I think your book goes for breadth of topics while his primarily focuses on solid understanding of iterators, generators, and decorators.
p.s. I only looked at the "Enumeration" page in your book, and I don't think it belongs in an "intermediate" level Python book. The use of optional arguments makes little sense to me (not something I wanted to know about Python after I learned the basics).
I'm sure other chapters have more relevant content though, and I appreciate your effort.
I consider myself somewhere in the spectrum between beginner and intermediate and I use enumeration quite often.
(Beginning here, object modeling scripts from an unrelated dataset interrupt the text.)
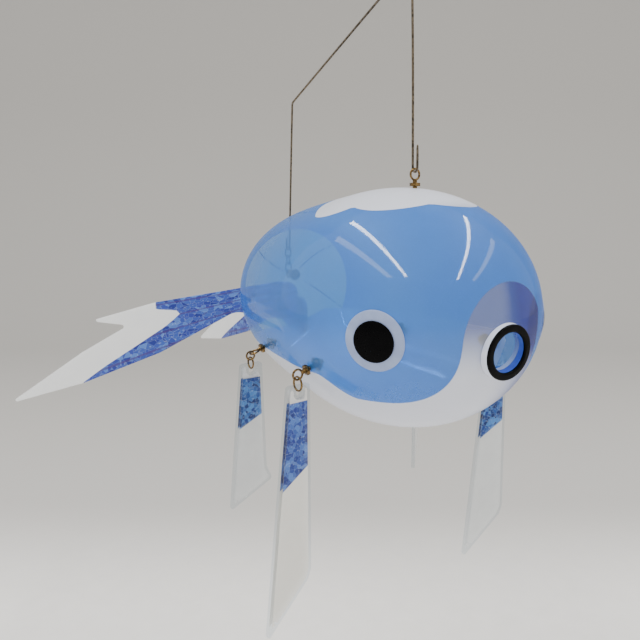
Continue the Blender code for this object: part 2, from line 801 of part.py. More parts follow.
def main():
    for old in list(bpy.data.objects):
        bpy.data.objects.remove(old)

    plastic = material("blue_clear_plastic", (0.09, 0.22, 0.62), 0.08, alpha=0.6)
    black = material("black_gloss_plastic", (0.006, 0.006, 0.007), 0.2)
    white = material("white_plastic", (0.75, 0.77, 0.82), 0.3)
    clear = material("clear_acrylic", (0.55, 0.66, 0.9), 0.05, alpha=0.7)
    brass = material("aged_brass", (0.35, 0.22, 0.07), 0.35, 1.0)

    loop_ahead = front_pivot().x - HOOK_RADIUS - LOOP_RADIUS
    carp = add_empty("carp_centre", (-loop_ahead, 0, -LOOP_HEIGHT))
    build_hanger(carp, brass)
    build_shell(carp, plastic, black, white)
    build_screws(carp, brass)
    build_fins(carp, brass, clear)
    build_tail(carp, clear)


main()
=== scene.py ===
"""Dresses the hanging carp: a see-through shell with film and frosting, plates and brass.

Lengths are in metres in the row frame: +X is the way the carp swims, +Z is up, and the carp's right
side faces -Y. The origin is the centre of the hanging loop. Finishes and prints are worked out in
millimetres, where the name of a value says so.
"""

import json
import logging
from contextlib import contextmanager
from dataclasses import dataclass, field
from enum import Enum
from math import atan2, cos, hypot, pi, radians, sin

import bmesh
import bpy
import numpy as np
from mathutils import Matrix, Vector

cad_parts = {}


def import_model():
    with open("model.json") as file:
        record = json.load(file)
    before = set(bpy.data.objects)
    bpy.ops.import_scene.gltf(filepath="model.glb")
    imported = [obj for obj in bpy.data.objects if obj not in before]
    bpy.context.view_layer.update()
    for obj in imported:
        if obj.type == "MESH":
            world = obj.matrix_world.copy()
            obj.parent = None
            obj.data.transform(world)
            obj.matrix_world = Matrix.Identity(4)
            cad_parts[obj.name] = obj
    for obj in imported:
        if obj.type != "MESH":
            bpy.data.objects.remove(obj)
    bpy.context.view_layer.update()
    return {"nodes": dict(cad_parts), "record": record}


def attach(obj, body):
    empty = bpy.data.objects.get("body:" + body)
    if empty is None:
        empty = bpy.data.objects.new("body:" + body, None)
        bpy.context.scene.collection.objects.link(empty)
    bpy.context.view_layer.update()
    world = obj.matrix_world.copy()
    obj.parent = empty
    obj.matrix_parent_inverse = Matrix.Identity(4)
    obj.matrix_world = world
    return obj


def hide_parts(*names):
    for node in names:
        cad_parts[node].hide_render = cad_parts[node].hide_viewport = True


Piece = bpy.types.Object
Socket = bpy.types.NodeSocket
Values = np.ndarray

LOG = logging.getLogger("carp")
MM = 0.001
CENTRE = Vector((-27.4, 0.0, -180.5)) * MM  # the carp's centre from the hanging loop


class Side(Enum):
    """The carp's two sides, by the sign of their Y."""

    RIGHT = -1
    LEFT = 1

    @property
    def word(self) -> str:
        """The side's word in node names."""
        return self.name.lower()


class Fin(Enum):
    """The two pairs of fins."""

    PECTORAL = "pectoral"
    PELVIC = "pelvic"


# ---------------------------------------------------------------- small helpers


def rgb(code: str) -> tuple[float, float, float, float]:
    """A colour for a shader from an sRGB hex code.

    Args:
        code: Six hex digits, such as "3a70bc".

    Returns:
        The linear colour, with an alpha of 1.
    """
    parts = [int(code[i : i + 2], 16) / 255 for i in (0, 2, 4)]
    line = [c / 12.92 if c <= 0.04045 else ((c + 0.055) / 1.055) ** 2.4 for c in parts]
    return (line[0], line[1], line[2], 1.0)


def deselect() -> None:
    """Leaves object mode with nothing selected."""
    if bpy.context.object and bpy.context.object.mode != "OBJECT":
        bpy.ops.object.mode_set(mode="OBJECT")
    bpy.ops.object.select_all(action="DESELECT")


def take(piece: Piece) -> None:
    """Makes a piece the only selected one, and the active one."""
    deselect()
    piece.select_set(True)
    bpy.context.view_layer.objects.active = piece


def named(name: str) -> Piece:
    """Names the active object and its mesh, and returns it."""
    piece = bpy.context.object
    piece.name = name
    piece.data.name = name
    return piece


def dress_in(piece: Piece, *finishes) -> None:
    """Gives a piece the material of each finish, in order."""
    for finish in finishes:
        piece.data.materials.append(finish.make())


def apply_all(piece: Piece) -> None:
    """Applies each modifier of a piece, in order."""
    take(piece)
    for modifier in list(piece.modifiers):
        bpy.ops.object.modifier_apply(modifier=modifier.name)


def settle(piece: Piece) -> None:
    """Puts a piece's place, turn and size into its mesh."""
    take(piece)
    bpy.ops.object.transform_apply(location=True, rotation=True, scale=True)


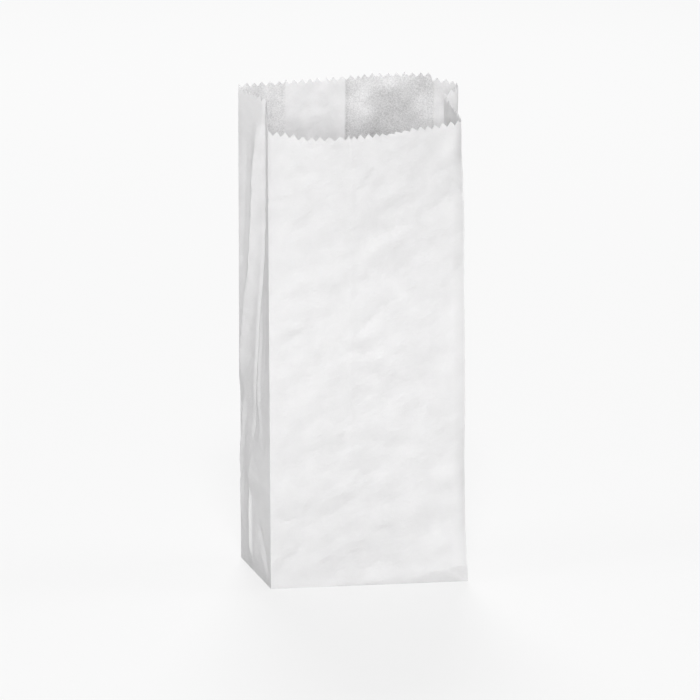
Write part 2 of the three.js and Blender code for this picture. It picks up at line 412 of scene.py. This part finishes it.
# %% [markdown]
# Paper that has been handled is never quite flat. A slow noise, longer across the bag than up it
# and slightly slanting, gives it soft waves, and a finer one gives a slight crumple. Both fade at
# the folds, which stay straight.

# %% Soft waves
slant_cosine = 0.94
slant_sine = 0.34
crumple_strength = 1.1


def waves(s, z, seed, strength):
    slant_s = s * slant_cosine + z * slant_sine
    slant_z = z * slant_cosine - s * slant_sine
    slow = noise.noise(Vector((slant_s / 46.0, slant_z / 21.0, seed)))
    middle = noise.noise(Vector((slant_s / 19.0, slant_z / 11.0, seed + 7.3)))
    fine = noise.noise(Vector((s / 6.5, z / 5.0, seed + 3.1)))
    return strength * (0.56 * slow + 0.42 * middle + 0.12 * fine)


def fold_fade(s, length, reach):
    """0 on the folds at both ends of a side and 1 from `reach` inwards."""
    return smooth(s / reach) * smooth((length - s) / reach)


def crumpled(name, s, z, length):
    fade = fold_fade(s, length, 5.0) * smooth(z / 10.0)
    return crumple_strength * sum(crease(s, z, line) for line in crumple[name]) * fade

# %% [markdown]
# The sides, in order along the strip of paper. The strip starts with the flap inside the back,
# runs round the left side, the front and the right side, and ends with the flap outside the back.
# Each side has a number of columns that gives every tooth four of them, so tips and notches fall
# on columns.

# %% The strip's sides
columns_across = 98
columns_in_half = 30
inner_flap_columns = 53
outer_flap_start = 75


def side(name, start, end, length, notches, swell, columns, first, last, blade):
    return dict(name=name, start=start, end=end, length=length, notches=notches, swell=swell,
                columns=columns, first=first, last=last, blade=blade)


flap_share = 1.0 - inner_flap_columns / columns_across
outer_share = outer_flap_start / columns_across
strip = [
    side("inner_flap", back_right, back_left, width, back_notches, back_swell,
         inner_flap_columns, flap_share, 1.0, (teeth_across, 0.0)),
    side("left_back", back_left, left_middle, side_depth / 2, left_back_notches, no_swell,
         columns_in_half, 0.0, 1.0, (0.0, teeth_in_half_side)),
    side("left_front", left_middle, front_left, side_depth / 2, left_front_notches, no_swell,
         columns_in_half, 0.0, 1.0, (teeth_in_half_side, 0.0)),
    side("front", front_left, front_right, width, front_notches, front_swell,
         columns_across, 0.0, 1.0, (0.0, teeth_across)),
    side("right_front", front_right, right_middle, side_depth / 2, right_front_notches, no_swell,
         columns_in_half, 0.0, 1.0, (teeth_across, teeth_across - teeth_in_half_side)),
    side("right_back", right_middle, back_right, side_depth / 2, right_back_notches, pocket_swell,
         columns_in_half, 0.0, 1.0, (teeth_across - teeth_in_half_side, teeth_across)),
    side("back", back_right, back_left, width, back_notches, back_swell,
         outer_flap_start, 0.0, outer_share, (teeth_across, 0.0)),
]
places = []
for part in strip:
    for k in range(part["columns"]):
        places.append((part, mix(part["first"], part["last"], k / part["columns"])))
places.append((strip[-1], outer_share))
front_side = next(part for part in strip if part["name"] == "front")
print("the strip has", len(places), "columns of points")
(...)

I picked it up early on in a tutorial by Andrew Montalenti (founder of http://www.parsely.com and quite active in the Python community) and use it ever since instead of wrapping it into another loop like beginner tutorials teach you. For example if I need to read in a file with 5 million lines but for debugging or performance optimization reasons want to break the loop after 1K lines.
It's certainly an arduous task to determine what is intermediate and what isn't! And I think you did an excellent job, from looking at the table of contents (I'll have to take a closer look and have booked marked it for later). Unlike some the above posters, I learned metaclasses relatively early, but there are definitely some things in this book which I haven't seen before.
Thank you.
That's a pretty advanced topic. Like a lot of advanced (and some intermediate) topics, you read a bunch of varying documentation and play around with it yourself before you get a good grasp.
I'd tend to agree. I've been writing Python for years, and I still haven't had a legitimate use for them. Not to say that there's no use for them, they're handy when implementing an ORM. However, it's not often that you'd need to do something like that.